Opinion
2012-01-17
Lester Schwab Katz & Dwyer, LLP, New York, N.Y. (Steven B. Prystowsky and Richard Granofsky of counsel), for defendants third-party plaintiffs-appellants. Heller, Horowitz & Feit, P.C., New York, N.Y. (Eli Feit and Stuart A. Blander of counsel), for plaintiff-respondent.
Lester Schwab Katz & Dwyer, LLP, New York, N.Y. (Steven B. Prystowsky and Richard Granofsky of counsel), for defendants third-party plaintiffs-appellants. Heller, Horowitz & Feit, P.C., New York, N.Y. (Eli Feit and Stuart A. Blander of counsel), for plaintiff-respondent.
The McDonough Law Firm, LLP, New Rochelle, N.Y. (Eli S. Cohn of counsel), for third-party defendant-respondent.

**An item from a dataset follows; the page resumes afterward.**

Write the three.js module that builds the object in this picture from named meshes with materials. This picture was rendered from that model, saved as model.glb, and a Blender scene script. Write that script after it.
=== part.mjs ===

In an action to recover damages for legal malpractice, the defendants third-party plaintiffs appeal from an order of the Supreme Court, Nassau County (Parga, J.), dated October 12, 2010, which denied their motion to compel the third-party defendant to produce certain e-mail communications withheld from disclosure on the ground that they were protected by the attorney-client privilege.
ORDERED that the order is affirmed, with one bill of costs.

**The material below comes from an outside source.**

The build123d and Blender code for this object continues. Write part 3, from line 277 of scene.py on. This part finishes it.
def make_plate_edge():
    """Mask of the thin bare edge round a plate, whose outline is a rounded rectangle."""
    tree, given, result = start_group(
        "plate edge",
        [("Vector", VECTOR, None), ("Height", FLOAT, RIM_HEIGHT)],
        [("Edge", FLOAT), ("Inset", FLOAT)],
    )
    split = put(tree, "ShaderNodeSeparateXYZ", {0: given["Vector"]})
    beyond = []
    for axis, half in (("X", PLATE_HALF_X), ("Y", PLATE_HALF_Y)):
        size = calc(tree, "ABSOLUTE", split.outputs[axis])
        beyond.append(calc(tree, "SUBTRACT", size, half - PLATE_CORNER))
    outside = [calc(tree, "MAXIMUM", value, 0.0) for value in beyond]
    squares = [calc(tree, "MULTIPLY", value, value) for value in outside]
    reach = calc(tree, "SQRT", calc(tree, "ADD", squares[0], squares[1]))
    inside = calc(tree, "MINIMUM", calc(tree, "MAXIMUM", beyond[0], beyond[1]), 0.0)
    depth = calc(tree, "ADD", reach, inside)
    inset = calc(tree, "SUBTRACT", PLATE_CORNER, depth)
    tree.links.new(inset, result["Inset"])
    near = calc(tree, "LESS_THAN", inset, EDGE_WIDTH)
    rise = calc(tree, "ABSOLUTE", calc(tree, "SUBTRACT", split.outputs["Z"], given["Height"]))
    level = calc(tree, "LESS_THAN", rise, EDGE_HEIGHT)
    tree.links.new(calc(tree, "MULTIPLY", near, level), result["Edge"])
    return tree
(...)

A waiver of the attorney-client privilege may be found where the client places the subject matter of the privileged communication in issue or where invasion of the privilege is required to determine the validity of the client's claim or defense and application of the privilege would deprive the adversary of vital information ( see Hurrell–Harring v. State of New York, 75 A.D.3d 667, 668, 905 N.Y.S.2d 334; 601 Realty Corp. v. Conway, Farrell, Curtin & Kelly, P.C., 74 A.D.3d 1179, 1179, 902 N.Y.S.2d 433; Raphael v. Clune White & Nelson, 146 A.D.2d 762, 763, 537 N.Y.S.2d 246; Jakobleff v. Cerrato, Sweeney & Cohn, 97 A.D.2d 834, 835, 468 N.Y.S.2d 895). Moreover, a waiver may be found where a party engages in selective disclosure, “as a party may not rely on the protection of the privilege regarding damaging communications while disclosing other self-serving communications” ( Village Bd. of Vil. of Pleasantville v. Rattner, 130 A.D.2d 654, 655, 515 N.Y.S.2d 585).

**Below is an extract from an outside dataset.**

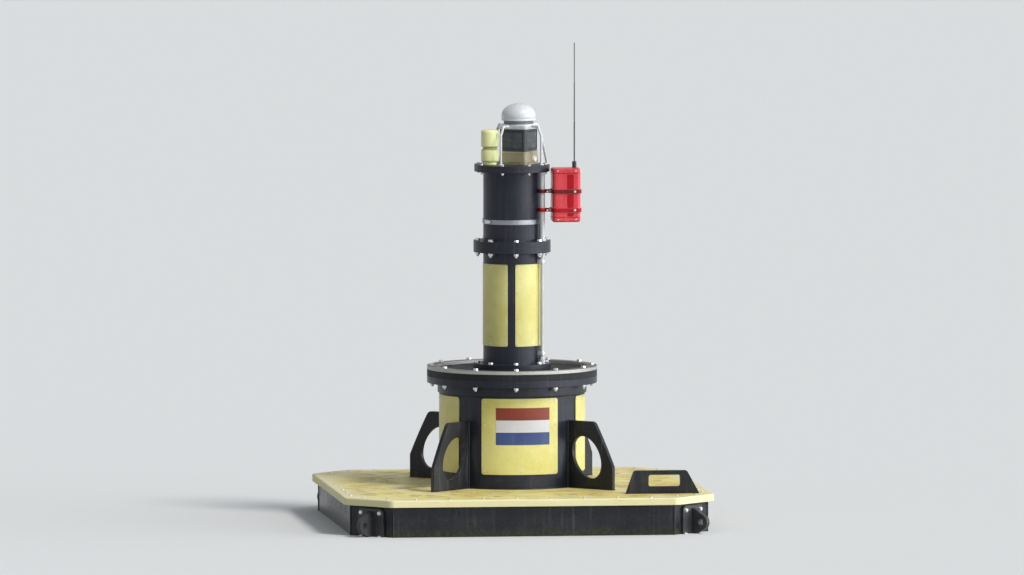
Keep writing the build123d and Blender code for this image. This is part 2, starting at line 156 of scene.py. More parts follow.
def rounded_rectangle(half_x, half_y, corner, steps=6):
    """Outline with round corners, as x and y."""
    outline = []
    for quarter, (across, along) in enumerate(((1, 1), (-1, 1), (-1, -1), (1, -1))):
        for k in range(steps + 1):
            a = math.radians(90 * quarter + 90 * k / steps)
            outline.append((across * (half_x - corner) + corner * math.cos(a),
                            along * (half_y - corner) + corner * math.sin(a)))
    return outline


# Mesh building

class Solid:
    """Collects points and faces of one piece."""

    def __init__(self):
        self.points, self.faces = [], []

    def add(self, points, faces, place=None):
        start = len(self.points)
        self.points += [place @ Vector(p) if place else Vector(p) for p in points]
        self.faces += [[i + start for i in face] for face in faces]

    def rings(self, loops, place=None, closed=False):
        """Skin over loops of equal length, with a cap at each end unless the last loop meets the first."""
        count, size = len(loops), len(loops[0])
        faces = []
        for k in range(count if closed else count - 1):
            a, b = k * size, ((k + 1) % count) * size
            faces += [(a + i, a + (i + 1) % size, b + (i + 1) % size, b + i) for i in range(size)]
        if not closed:
            faces.append(tuple(reversed(range(size))))
            faces.append(tuple(range((count - 1) * size, count * size)))
        self.add([p for loop in loops for p in loop], faces, place)

    def lathe(self, profile, place=None, steps=48):
        """Turns (radius, height) points round Z. Ends on the axis are closed by small caps."""
        loops = []
        for radius, height in profile:
            r = max(radius, 1e-5)
            loops.append([(r * math.cos(t), r * math.sin(t), height)
                          for t in (2 * math.pi * k / steps for k in range(steps))])
        self.rings(loops, place)

    def tube(self, path, radius, steps=8, closed=False):
        """Round tube along a list of points, with one radius or one for each point."""
        path = [Vector(p) for p in path]
        count = len(path)
        radii = radius if isinstance(radius, list) else [radius] * count
        loops = []
        side = None
        for k, point in enumerate(path):
            ahead = path[(k + 1) % count] if closed or k < count - 1 else point
            behind = path[k - 1] if closed or k > 0 else point
            along = (ahead - behind).normalized()
            if side is None:
                side = along.orthogonal().normalized()
            side = (side - along * side.dot(along)).normalized()
            other = along.cross(side)
            loops.append([point + radii[k] * (math.cos(t) * side + math.sin(t) * other)
                          for t in (2 * math.pi * i / steps for i in range(steps))])
        self.rings(loops, closed=closed)

    def box(self, size, place, bevel):
        """Box centred on its place, with its edges cut by a bevel."""
        x, y, z = (s / 2 for s in size)
        b = min(bevel, x * 0.9, y * 0.9, z * 0.9)
        loops = []
        for level, inset in ((-z, b), (-z + b, 0), (z - b, 0), (z, b)):
            w, d = x - inset, y - inset
            c = b if inset == 0 else b * 0.6
            loops.append([(w - c, -d, level), (w, -d + c, level), (w, d - c, level), (w - c, d, level),
                          (-w + c, d, level), (-w, d - c, level), (-w, -d + c, level), (-w + c, -d, level)])
        self.rings(loops, place)

    def hexagon(self, across, height, place):
        """Hexagonal bolt head or nut with a chamfered top."""
        corner = across / math.sqrt(3)
        radii = [corner if k % 2 == 0 else across / 2 for k in range(12)]
        angles = [math.radians(30 * k) for k in range(12)]

        def loop(level, limit):
            return [(min(r, limit) * math.cos(a), min(r, limit) * math.sin(a), level)
                    for r, a in zip(radii, angles)]

        cut = 0.09 * across
        self.rings([loop(0, corner), loop(height - cut, corner),
                    loop(height - 0.45 * cut, across * 0.545), loop(height, across * 0.47)], place)

    def washer(self, radius, height, place):
        cut = height / 4
        profile = [(radius - cut, 0), (radius, cut), (radius, height - cut), (radius - cut, height)]
        self.lathe(profile, place, 28)

    def build(self, name, material, sharp=38, place=None):
        """Makes the object. Edges sharper than an angle in degrees stay sharp."""
        mesh = bpy.data.meshes.new(name)
        mesh.from_pydata([tuple(p) for p in self.points], [], self.faces)
        mesh.validate()
        mesh.polygons.foreach_set("use_smooth", [True] * len(mesh.polygons))
        mesh.set_sharp_from_angle(angle=math.radians(sharp))
        mesh.materials.append(material)
        piece = bpy.data.objects.new(name, mesh)
        if place:
            piece.matrix_world = place
        bpy.context.scene.collection.objects.link(piece)
        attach(piece, "root")
        return piece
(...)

Contrary to the contention of the defendants third-party plaintiffs, under the circumstances presented, the plaintiff did not place the subject matter of the subject e-mail communications in issue and application of the privilege will not deprive them of vital information in defense of her claims. Nor is disclosure of the subject e-mails required under the doctrine of selective disclosure ( cf. Orco Bank v. Proteinas Del Pacifico, 179 A.D.2d 390, 390, 577 N.Y.S.2d 841; Village Bd. of Vil. of Pleasantville v. Rattner, 130 A.D.2d at 655, 515 N.Y.S.2d 585). Accordingly, the Supreme Court properly denied the motion of the defendants third-party plaintiffs to compel the third-party defendant to produce certain e-mail communications withheld from disclosure on the ground that they were protected by the attorney-client privilege.